To take advantage of sensors, faster and more powerful connections and AI, it is not enough to simply assign an employee to try to read and understand the data being generated on top of their regular work. The organisation may need to retrain existing staff, find new skills and roles, and perhaps even rethink leadership and management objectives in general.
At its core, this is about resource management and optimisation. Why install expensive measuring equipment and generate lots of data if you can just let the machine run as usual and then fix it when it breaks?
"The job of a maintenance engineer has traditionally been to get a work order for something that has broken down, fix it and then wait for the next work order. But how do we complement that skill set with someone who can proactively look at problems and find faults before they happen? And who can use the technical tools available to track errors and find new solutions?"
Leadership plays a key role in driving change.
"In the past, it was often the best technician who was promoted to maintenance manager. Now we see the need for leaders who can steer an organisation through constant change. Someone who can link the role of maintenance to the achievement of the company's overall strategic goals, challenge their people, explain, embed and motivate their ideas up the organisation and then steer the work in the right direction.
The ability to collect data and work proactively also strengthens the link with the company's sustainability efforts. By extending the life of equipment and optimising energy use, the maintenance organisation can contribute to quantifiable reductions in resource consumption and carbon emissions.
"Poorly maintained machinery often consumes materials and energy unnecessarily. Today's technology makes it easier to find, target and quantify this unproductivity in real time, rather than waiting for the electricity bill to arrive and wondering why it has gone up."
The key is to ensure that technical and organisational change go hand in hand.

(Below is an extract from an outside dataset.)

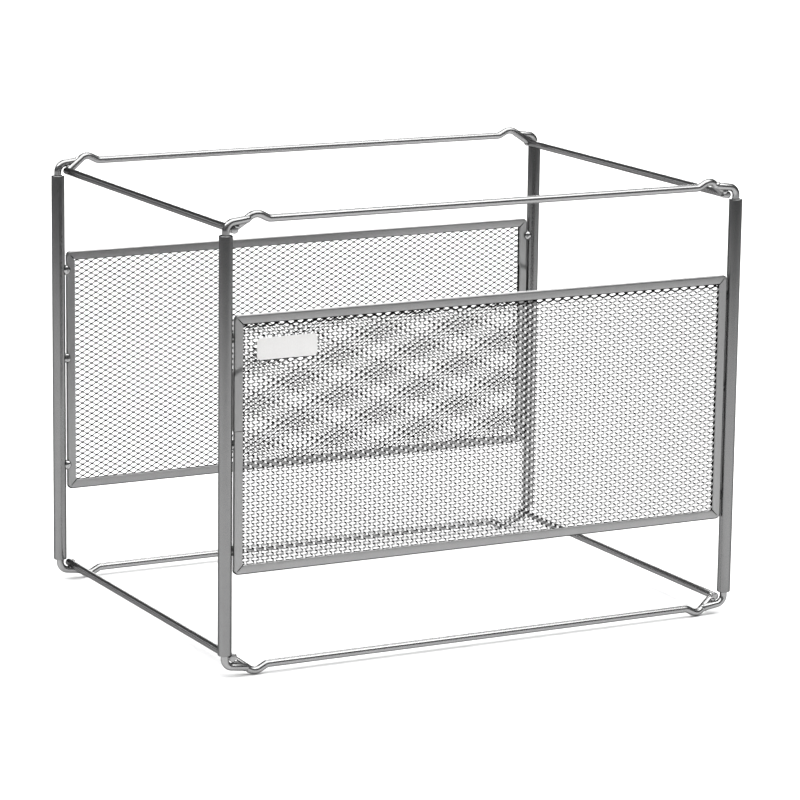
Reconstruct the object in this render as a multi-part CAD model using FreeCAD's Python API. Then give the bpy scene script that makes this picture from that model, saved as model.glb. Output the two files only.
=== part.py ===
import FreeCAD, Part
import math
import os

from FreeCAD import Vector

# Desktop hanging-file frame: two welded wire rings plug into the open ends of four
# tube posts. The front and the back pair of posts each carry a mesh panel.
# X runs along the long rails, -Y is the front with the label, +Z is up.
# The origin lies under the middle of the frame, level with the lowest point of the feet.

# Overall layout
POST_SPAN_X = 318.0
POST_SPAN_Y = 230.0
POST_BOTTOM_Z = 12.56
POST_LENGTH = 229.5
POST_TOP_Z = POST_BOTTOM_Z + POST_LENGTH
POST_MIDDLE_Z = POST_BOTTOM_Z + POST_LENGTH / 2
HALF_X = POST_SPAN_X / 2
HALF_Y = POST_SPAN_Y / 2

# Tube and wire stock
POST_OD = 7.6
POST_ID = 4.9
POST_DEBURR = 0.25
WIRE_DIA = 4.2
PRONG_INSERT = 25.0
PRONG_TIP_CHAMFER = 0.5

# Ring corner. "In" is the distance from the post axis along X, "out" is the distance
# beyond the end of the post, and "inward" is the distance from the post plane along Y.
RAIL_OUT = 7.6
RAIL_START_IN = 25.2
HUMP_IN = 17.6
HUMP_OUT = 11.5
HUMP_RADIUS = 6.0
FLANK_RADIUS = 5.0
SIDE_RAIL_IN = 5.3
SIDE_RAIL_OUT = 2.45
LEG_INWARD = 3.0
ARM_OUT = 6.35
ARM_SLOPE = 0.13
ARM_END_IN = 16.5
ELBOW_RADIUS = 5.0

# Panel frame: one folded channel strip, open towards the window
PANEL_HALF_X = 154.2
PANEL_HEIGHT = 142.1
PANEL_ABOVE_POST_MIDDLE = {-1: 0.45, 1: -1.4}
PANEL_DEPTH = 2.8
PANEL_SHEET = 0.6
PANEL_FLANGE = 5.2
PANEL_CORNER_RADIUS = 3.0
PANEL_EDGE_RADIUS = 0.8
MITRE_WIDTH = 0.5
MITRE_STOP = 1.4
SEAM_BELOW_TOP = 63.0
SEAM_WIDTH = 0.4

# Mesh sheet inside the channel, as thick as the metal of the mesh spread out evenly
MESH_THICKNESS = 0.24

# Weld beads on the inner side, in the notch between a panel frame and its post
BEAD_RADIUS = 2.2
BEAD_OUTSIDE_FRAME = 0.4
BEAD_INWARD = 1.7
SEAM_SIDE_BEADS_ABOVE_MIDDLE = (59.0, 0.5, -57.5)
PLAIN_SIDE_BEADS_ABOVE_MIDDLE = (59.0, 6.5, -57.5)

# Blank label plate
LABEL_WIDTH = 36.0
LABEL_HEIGHT = 12.0
LABEL_THICKNESS = 1.1
LABEL_CORNER_RADIUS = 2.5
LABEL_FROM_SIDE = 8.0
LABEL_FROM_TOP = 8.0

SIDES_X = {"left": -1, "right": 1}
SIDES_Y = {"front": -1, "back": 1}


def one_solid(shape):
    """Return the single solid of a shape."""
    solids = shape.Solids
    if len(solids) != 1:
        raise ValueError("expected one solid, got %d" % len(solids))
    return solids[0]


def rounded_path(points, radii):
    """Wire of lines and arcs through a polyline whose inner corners are rounded."""
    edges = []
    start = points[0]
    for corner, following, previous, radius in zip(points[1:-1], points[2:], points, radii):
        back = (previous - corner).normalize()
        ahead = (following - corner).normalize()
        half_angle = back.getAngle(ahead) / 2
        trim = radius / math.tan(half_angle)
        bisector = (back + ahead).normalize()
        arc_start = corner + back * trim
        arc_end = corner + ahead * trim
        arc_middle = corner + bisector * (radius / math.sin(half_angle) - radius)
        edges.append(Part.LineSegment(start, arc_start).toShape())
        edges.append(Part.Arc(arc_start, arc_middle, arc_end).toShape())
        start = arc_end
    edges.append(Part.LineSegment(start, points[-1]).toShape())
    return Part.Wire(edges)


def bent_wire(points, radii):
    """Solid round wire that follows a polyline with rounded corners."""
    path = rounded_path(points, radii)
    direction = points[1] - points[0]
    section = Part.Face(Part.Wire(Part.makeCircle(WIRE_DIA / 2, points[0], direction)))
    return one_solid(path.makePipe(section))


def ring_point(ring, side_x, side_y, inset, inward, out):
    """Point near a ring corner, measured from the post axis and the end of the post."""
    end_z = POST_TOP_Z if ring > 0 else POST_BOTTOM_Z
    return Vector(side_x * (HALF_X - inset), side_y * (HALF_Y - inward), end_z + ring * out)


def side_rail(ring, side_x):
    """Straight wire between the front and the back post planes."""
    start = ring_point(ring, side_x, -1, SIDE_RAIL_IN, 0, SIDE_RAIL_OUT)
    return Part.makeCylinder(WIRE_DIA / 2, POST_SPAN_Y, start, Vector(0, 1, 0))


def long_rail(ring, side_y, side_rails):
    """Long wire with a hump and a leg at each end, cut to meet the side rails."""
    half = [
        (SIDE_RAIL_IN, LEG_INWARD, SIDE_RAIL_OUT),
        (HUMP_IN, 0, HUMP_OUT),
        (RAIL_START_IN, 0, RAIL_OUT),
    ]
    points = [ring_point(ring, -1, side_y, *place) for place in half]
    points += [ring_point(ring, 1, side_y, *place) for place in reversed(half)]
    wire = bent_wire(points, [HUMP_RADIUS, FLANK_RADIUS, FLANK_RADIUS, HUMP_RADIUS])
    for rail in side_rails:
        wire = wire.cut(rail)
    return one_solid(wire)


def prong(ring, side_x, side_y, rail):
    """Wire that fills the post end, bends over and meets the flank of the hump."""
    arm_end_out = ARM_OUT + ARM_SLOPE * ARM_END_IN
    points = [
        ring_point(ring, side_x, side_y, 0, 0, -PRONG_INSERT),
        ring_point(ring, side_x, side_y, 0, 0, ARM_OUT),
        ring_point(ring, side_x, side_y, ARM_END_IN, 0, arm_end_out),
    ]
    wire = bent_wire(points, [ELBOW_RADIUS])
    tip = [edge for edge in wire.Edges
           if edge.isClosed() and abs(edge.CenterOfMass.z - points[0].z) < 0.01]
    wire = wire.makeChamfer(PRONG_TIP_CHAMFER, tip)
    return one_solid(wire.cut(rail))


def post(side_x, side_y):
    """Open tube with lightly deburred ends."""
    base = Vector(side_x * HALF_X, side_y * HALF_Y, POST_BOTTOM_Z)
    tube = Part.makeCylinder(POST_OD / 2, POST_LENGTH, base)
    rims = [edge for edge in tube.Edges if edge.isClosed()]
    tube = tube.makeChamfer(POST_DEBURR, rims)
    return one_solid(tube.cut(Part.makeCylinder(POST_ID / 2, POST_LENGTH, base)))


def plate(half_x, bottom_z, top_z, front_y, depth, radius):
    """Upright plate with rounded corners, as seen from the front."""
    block = Part.makeBox(2 * half_x, depth, top_z - bottom_z, Vector(-half_x, front_y, bottom_z))
    if radius <= 0:
        return block
    corners = [edge for edge in block.Edges if abs(edge.BoundBox.YLength - depth) < 0.01]
    return block.makeFillet(radius, corners)


def panel_front_y(side_y):
    """Y of the front face of a panel frame, which is centred on its posts."""
    return side_y * HALF_Y - PANEL_DEPTH / 2


def panel_end_z(side_y, side_z):
    """Height of the lower (-1) or upper (1) edge of a panel frame."""
    middle_z = POST_MIDDLE_Z + PANEL_ABOVE_POST_MIDDLE[side_y]
    return middle_z + side_z * PANEL_HEIGHT / 2


def inset_plate(side_y, inset, front_y, depth, radius):
    """Plate that lies a given distance inside the outline of a panel frame."""
    return plate(PANEL_HALF_X - inset, panel_end_z(side_y, -1) + inset,
                 panel_end_z(side_y, 1) - inset, front_y, depth, radius)


def panel_blank(side_y):
    """Outer volume of a panel frame with rounded corners and folded edges."""
    front_y = panel_front_y(side_y)
    blank = inset_plate(side_y, 0, front_y, PANEL_DEPTH, PANEL_CORNER_RADIUS)
    faces_y = (front_y, front_y + PANEL_DEPTH)
    folds = [edge for edge in blank.Edges
             if edge.BoundBox.YLength < 0.01
             and min(abs(edge.BoundBox.YMin - face_y) for face_y in faces_y) < 0.01]
    return blank.makeFillet(PANEL_EDGE_RADIUS, folds)


def mitre_slit(side_x, side_y, side_z):
    """Diagonal slit through both flanges at one corner of the panel frame."""
    reach = PANEL_FLANGE + MITRE_WIDTH
    length = (reach - MITRE_STOP) * math.sqrt(2)
    slit = Part.makeBox(length, PANEL_DEPTH, MITRE_WIDTH, Vector(0, 0, -MITRE_WIDTH / 2))
    angle = math.degrees(math.atan2(-side_z, -side_x))
    slit.rotate(Vector(0, 0, 0), Vector(0, -1, 0), angle)
    slit.translate(Vector(side_x * (PANEL_HALF_X - MITRE_STOP), panel_front_y(side_y),
                          panel_end_z(side_y, side_z) - side_z * MITRE_STOP))
    return slit


def panel_frame(side_y):
    """Channel strip folded round the window, with mitred flanges and a butt seam.

    The back frame is the front one turned half way round, so the seams are at opposite ends,
    and it is welded a little lower on its posts.
    """
    front_y = panel_front_y(side_y)
    window = inset_plate(side_y, PANEL_FLANGE, front_y, PANEL_DEPTH, 0)
    channel_depth = PANEL_DEPTH - 2 * PANEL_SHEET
    channel = inset_plate(side_y, PANEL_SHEET, front_y + PANEL_SHEET, channel_depth,
                          PANEL_CORNER_RADIUS - PANEL_SHEET)
    frame = panel_blank(side_y).cut(window).cut(channel)
    for side_x in (-1, 1):
        for side_z in (-1, 1):
            frame = frame.cut(mitre_slit(side_x, side_y, side_z))
    seam_z = panel_end_z(side_y, 1) - SEAM_BELOW_TOP
    seam_x = side_y * (PANEL_HALF_X - PANEL_FLANGE / 2) - PANEL_FLANGE / 2
    seam = Part.makeBox(PANEL_FLANGE, PANEL_DEPTH, SEAM_WIDTH,
                        Vector(seam_x, front_y, seam_z - SEAM_WIDTH / 2))
    return one_solid(frame.cut(seam))


def mesh_front_y(side_y):
    """Y of the front face of a mesh sheet, half way into the channel."""
    return panel_front_y(side_y) + (PANEL_DEPTH - MESH_THICKNESS) / 2


def mesh_sheet(side_y):
    """Sheet that stands for the expanded mesh and ends on the web of the channel."""
    return inset_plate(side_y, PANEL_SHEET, mesh_front_y(side_y), MESH_THICKNESS,
                       PANEL_CORNER_RADIUS - PANEL_SHEET)


def weld_beads(side_x, side_y):
    """Three weld beads in the notch between a panel frame and its post."""
    frame = panel_blank(side_y)
    rod = Part.makeCylinder(POST_OD / 2, POST_LENGTH,
                            Vector(side_x * HALF_X, side_y * HALF_Y, POST_BOTTOM_Z))
    rises = PLAIN_SIDE_BEADS_ABOVE_MIDDLE
    if side_x == side_y:
        rises = SEAM_SIDE_BEADS_ABOVE_MIDDLE
    beads = []
    for rise in rises:
        centre = Vector(side_x * (PANEL_HALF_X + BEAD_OUTSIDE_FRAME),
                        side_y * (HALF_Y - BEAD_INWARD), POST_MIDDLE_Z + rise)
        bead = Part.makeSphere(BEAD_RADIUS, centre)
        beads.append(one_solid(bead.cut(rod).cut(frame)))
    return Part.makeCompound(beads)


def label_plate():
    """Blank plate fixed to the front of the front mesh, in its upper left corner."""
    half = LABEL_WIDTH / 2
    top_z = panel_end_z(-1, 1) - PANEL_FLANGE - LABEL_FROM_TOP
    label = plate(half, top_z - LABEL_HEIGHT, top_z, mesh_front_y(-1) - LABEL_THICKNESS,
                  LABEL_THICKNESS, LABEL_CORNER_RADIUS)
    label.translate(Vector(-PANEL_HALF_X + PANEL_FLANGE + LABEL_FROM_SIDE + half, 0, 0))
    return label


def build_ring(ring, ring_name, side_rail_kind):
    """All wires of one ring."""
    nodes = {}
    for name_x, side_x in SIDES_X.items():
        nodes["%s_%s_%s" % (ring_name, name_x, side_rail_kind)] = side_rail(ring, side_x)
    side_rails = list(nodes.values())
    for name_y, side_y in SIDES_Y.items():
        rail = long_rail(ring, side_y, side_rails)
        nodes["%s_%s_rail" % (ring_name, name_y)] = rail
        for name_x, side_x in SIDES_X.items():
            name = "%s_%s_%s_prong" % (ring_name, name_y, name_x)
            nodes[name] = prong(ring, side_x, side_y, rail)
    return nodes


def build_panel(name_y, side_y):
    """Two posts with the panel frame, the mesh and the weld beads between them."""
    nodes = {
        "%s_panel_frame" % name_y: panel_frame(side_y),
        "%s_mesh" % name_y: mesh_sheet(side_y),
    }
    for name_x, side_x in SIDES_X.items():
        nodes["%s_%s_post" % (name_y, name_x)] = post(side_x, side_y)
        nodes["%s_%s_welds" % (name_y, name_x)] = weld_beads(side_x, side_y)
    return nodes


def main():
    """Build every node and write one STEP file for each."""
    nodes = {}
    nodes.update(build_ring(-1, "bottom", "side_rail"))
    nodes.update(build_panel("front", -1))
    nodes.update(build_panel("back", 1))
    nodes.update(build_ring(1, "top", "file_rail"))
    nodes["label_plate"] = label_plate()

    os.makedirs("parts", exist_ok=True)
    for name, shape in nodes.items():
        shape.exportStep("parts/%s.step" % name)


main()
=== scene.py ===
import math

import bmesh
import bpy
from mathutils import Euler, Matrix, Vector, noise


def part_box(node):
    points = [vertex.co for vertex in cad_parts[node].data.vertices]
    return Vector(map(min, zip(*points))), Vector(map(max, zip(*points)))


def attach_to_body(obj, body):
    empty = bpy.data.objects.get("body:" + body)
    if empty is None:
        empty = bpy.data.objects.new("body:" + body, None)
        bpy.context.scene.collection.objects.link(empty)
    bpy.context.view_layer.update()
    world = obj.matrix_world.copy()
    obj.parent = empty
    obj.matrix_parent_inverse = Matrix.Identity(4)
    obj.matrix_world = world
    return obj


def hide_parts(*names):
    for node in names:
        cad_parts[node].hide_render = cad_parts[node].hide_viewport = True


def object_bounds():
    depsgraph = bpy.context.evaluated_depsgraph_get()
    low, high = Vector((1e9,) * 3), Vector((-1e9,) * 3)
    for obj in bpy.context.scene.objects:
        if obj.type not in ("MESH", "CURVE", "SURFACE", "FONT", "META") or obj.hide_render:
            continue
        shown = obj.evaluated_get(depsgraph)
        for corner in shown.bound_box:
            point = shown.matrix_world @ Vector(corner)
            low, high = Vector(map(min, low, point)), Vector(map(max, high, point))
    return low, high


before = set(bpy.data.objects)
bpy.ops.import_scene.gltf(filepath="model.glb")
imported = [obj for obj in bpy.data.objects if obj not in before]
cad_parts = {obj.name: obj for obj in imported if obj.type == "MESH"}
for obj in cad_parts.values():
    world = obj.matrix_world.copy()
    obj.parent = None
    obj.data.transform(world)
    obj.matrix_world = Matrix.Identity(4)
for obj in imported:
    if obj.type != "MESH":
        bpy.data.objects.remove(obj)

# Desktop hanging-file frame: visible wires, tubes, panels, mesh, welds and label.
# Every length is in metres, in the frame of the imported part.

REST_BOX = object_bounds()
MM = 0.001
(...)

Monitoring and KPIs are a challenge in themselves, often linked to leadership and management's understanding of the maintenance organisation's role in a fast-changing, data-driven world. Camilla Munther advocates a combination of leading and following KPIs:
"There is a big difference between measuring what you do to influence performance (leading) and measuring the performance itself (following). In maintenance today, there is a lot of use of following KPIs, such as Mean Time Between Failure (MTBF) and Mean Downtime (MDT). By the time you get feedback from such metrics, it is already too late. It is better to find the link between what you do and the result of what you do, so that you can see trends earlier and act on them."
She gives examples of proactive, or leading, KPIs:
Some companies track how many decisions they make based on data to see if they change the way they work or continue to guess and go by gut feeling. So making decisions based on measurable insights can be a KPI in itself, helping to move the organisation towards a more data-driven way of working over time - which in turn makes the organisation better prepared to take advantage of new technological advances as they emerge.
"And why not measure the number of 'wow' moments when the organisation goes above and beyond and does something really good?"
RISE has expertise in everything from sensor technology and data analysis to organisational development to support maintenance organisations in transition.
"When companies come to us for help with data analysis, we often find that the real problem is the organisation. We can then coach them on how to set up their organisation for change and inspire new ways of working that make them competent to take advantage of the technical equipment themselves,' says Camilla Munther. We can help with the whole chain."
She stresses that developing the maintenance organisation is not necessarily about major reorganisation:
"It can be more about developing what we have by changing routines and working methods. The important thing is that the technical and organisational changes go hand in hand."
And when you've come a long way - start again!